Cowan’s 70 years of observation and research also represented one industrial timber harvest cycle. He lived long enough to observe first-hand that the fortunes of grouse and logging were inextricably and inversely linked. By the 1950s it was obvious that opening up “patches” of old-growth forest only offered temporary benefits to grouse, and that the loss of old-growth coastal Douglas-fir as winter habitat was lethal. Cowan witnessed the closing in of the even-aged forests and the subsequent declines – in some cases complete crashes – of many populations of birds and mammals. At an international congress of zoology in 1963, he told the audience that ”almost none of the threatened species is being menaced through direct killing by man (our earlier problem) [i.e., hunting]. Almost all that are presently in danger of extinction are now experiencing the consequences of alteration in their habitats.

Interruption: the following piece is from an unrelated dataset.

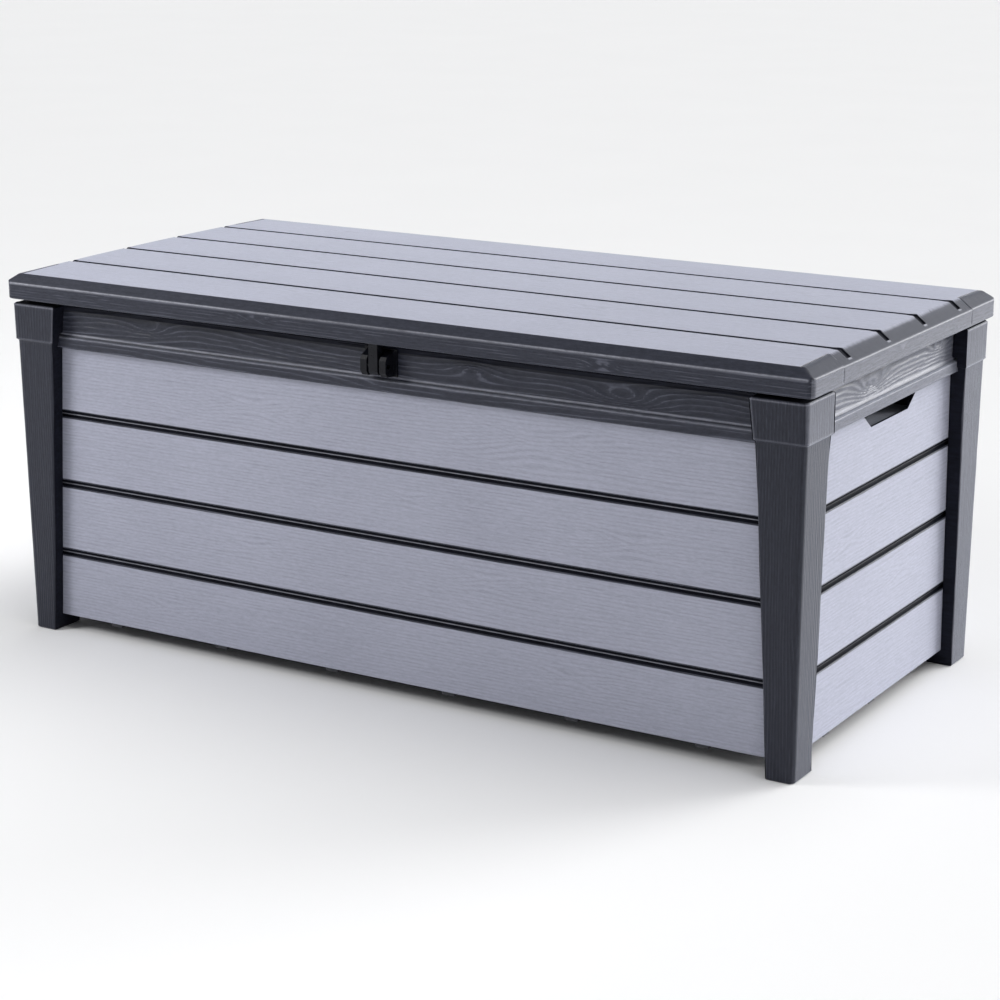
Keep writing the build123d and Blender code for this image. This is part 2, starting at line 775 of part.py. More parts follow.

Cowan noted, “My parents, particularly my mother, [Laura] believed in encouraging every interest that their young ones showed.” When Ian was 13, Laura bought him a second-hand bike on which he travelled alone to get farther afield for his expeditions. He used to ride as far as Steveston in the Fraser River delta, about 30 kilometres. Besides summer camping, every Easter weekend Laura would take the three children to Victoria to visit provincial institutions like the museum, library and archives. During one visit, Ian was encouraged to talk to the librarian, having exhausted his own bird book collection. It wasn’t surprising he went on to co-edit and write the full set of Birds of British Columbia from his 70s into his 90s.

Sharp-tailed Grouse specimen : adult male

Ian’s brother, Patrick, who was only two years younger, was a mathematician who won a Rhodes scholarship to Oxford. He later became the chief meteorologist for Canada as well as the first president of Simon Fraser University. Although geographically separated all their working lives, they kept each other professionally abreast of their respective disciplines. Patrick was one of the first Canadian meteorologists to alert policy-makers about climate change, as early as 1975. When he was executive director of the Science Council, he started a program called Living with Climatic Change and organized a conference for scientists and government officials from North America to alert them to the dangers. It would be another quarter of a century before the public and governments would even begin to grasp the significance of the situation. Patrick’s brother attended these gatherings and was quick to corroborate the impacts emerging in the biotic community.